Mengutip EG24 News, sebuah penelitian dari Oxford University menegaskan apabila menonton film sedih dapat tingkatkan perasaan ikatan dengan kelompok, keluarga, dan teman. Selain meningkatkan toleransi rasa sakit, banyak menonton film sedih akan meningkatkan kadar bahan kimia yang dikeluarkan oleh otak yang bertanggung jawab untuk merasa bahagia.

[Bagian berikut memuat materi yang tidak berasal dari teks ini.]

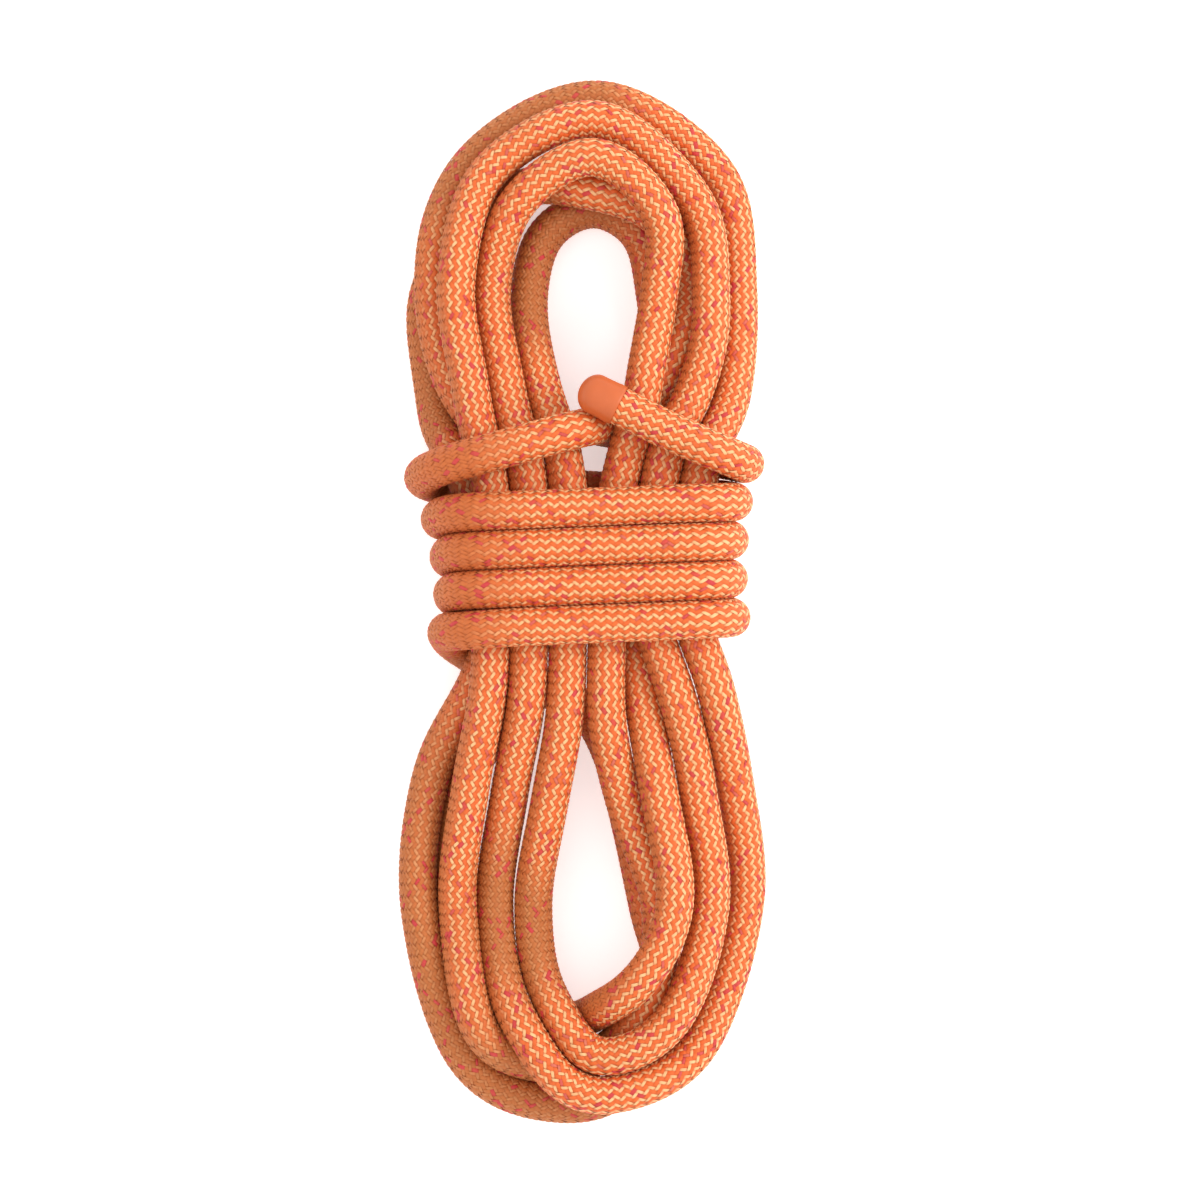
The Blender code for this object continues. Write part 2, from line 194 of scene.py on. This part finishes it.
def smoothing_weights(reach, spread):
    """Weights that smooth a row of points, reach points either way."""
    weights = np.exp(-0.5 * (np.arange(-reach, reach + 1) / spread) ** 2)
    return weights / weights.sum()


def settle(line):
    """Eases neighbouring strands apart until they clear each other."""
    line = line.copy()
    home = line.copy()
    index = np.arange(len(line))
    apart = np.abs(index[:, None] - index[None, :]) > round(SAME_STRAND / ROUTE_STEP)
    weights = smoothing_weights(PUSH_REACH, PUSH_SPREAD)
    for turn in range(SETTLE_ROUNDS):
        away = line[:, None, :] - line[None, :, :]
        distance = np.sqrt((away ** 2).sum(axis=2)) + 1e-9
        overlap = np.where(apart, np.clip(STRAND_SPACING - distance, 0, None), 0)
        push = (away * (overlap / distance)[:, :, None]).sum(axis=1)
        push *= PUSH_SHARE / np.sqrt(np.maximum(1, (overlap > 0).sum(axis=1)))[:, None]
        padded = np.pad(push, ((PUSH_REACH, PUSH_REACH), (0, 0)), mode="edge")
        for k in range(3):
            line[:, k] += PUSH_GAIN * np.convolve(padded[:, k], weights, "valid")
        if turn < SETTLE_ROUNDS * HOME_ROUNDS:
            line += (home - line) * HOME_PULL
        line[:, 2] = np.maximum(line[:, 2], FLOOR)
    return line


def rope_line():
    """The whole rope's centreline, in millimetres, from the hidden end to the tail's end."""
    points = coil_points() + LEAD_IN + wrap_points() + finish_points()
    return settle(smooth_line(points, ROUTE_STEP)) - np.array(ORIGIN)


def crossings(line):
    """Indices where the rope passes the middle of the waist, in order."""
    y = line[:, 1]
    legs = np.flatnonzero((y[:-1] < 0) != (y[1:] < 0))
    return legs[np.abs(line[legs, 0]) < WAIST_HALF_WIDTH]


def cut_points(line):
    """Where the stretches meet, all hidden inside the waist or behind it."""
    x, y, z = line.T
    last_leg = 2 * len(LOOPS) - 1
    above_lead_in = FLOOR + 4
    legs = [int(i) for i in crossings(line) if z[i] > above_lead_in][:last_leg]
    # The wraps are cut where they pass behind the middle, the lead-in's one included.
    behind = np.flatnonzero((x[:-1] > 0) & (x[1:] <= 0) & (z[1:] < FLOOR + 1.5))
    behind = [int(i) for i in behind if -35 < y[i] < WRAP_TOP + 1.2 and i > legs[-1]]
    # The last cut is behind the right legs, just before the tail comes round the side.
    finish = np.flatnonzero((x > 12) & (z < FLOOR + 1) & (y > WRAP_TOP + 6.2))
    return legs, behind, int(finish[-1])


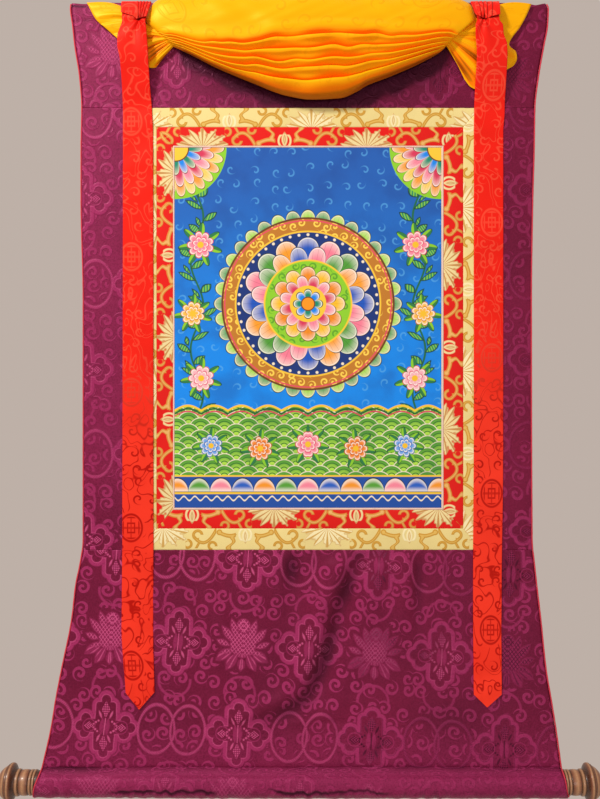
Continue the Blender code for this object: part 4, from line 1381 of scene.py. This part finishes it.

Menyadur sumber yang sama, profesor psikologi Robinn Dunbar, menegaskan gagasan tersebut, "Emosi yang terjadi akibat menyaksikan peristiwa tragis, mungkin membantu mengaktifkan sistem endorfin," Sementara endorfin diketahui bertanggung jawab untuk meningkatkan toleransi rasa sakit, baik fisik dan emosional, serta memberikan perasaan nyaman.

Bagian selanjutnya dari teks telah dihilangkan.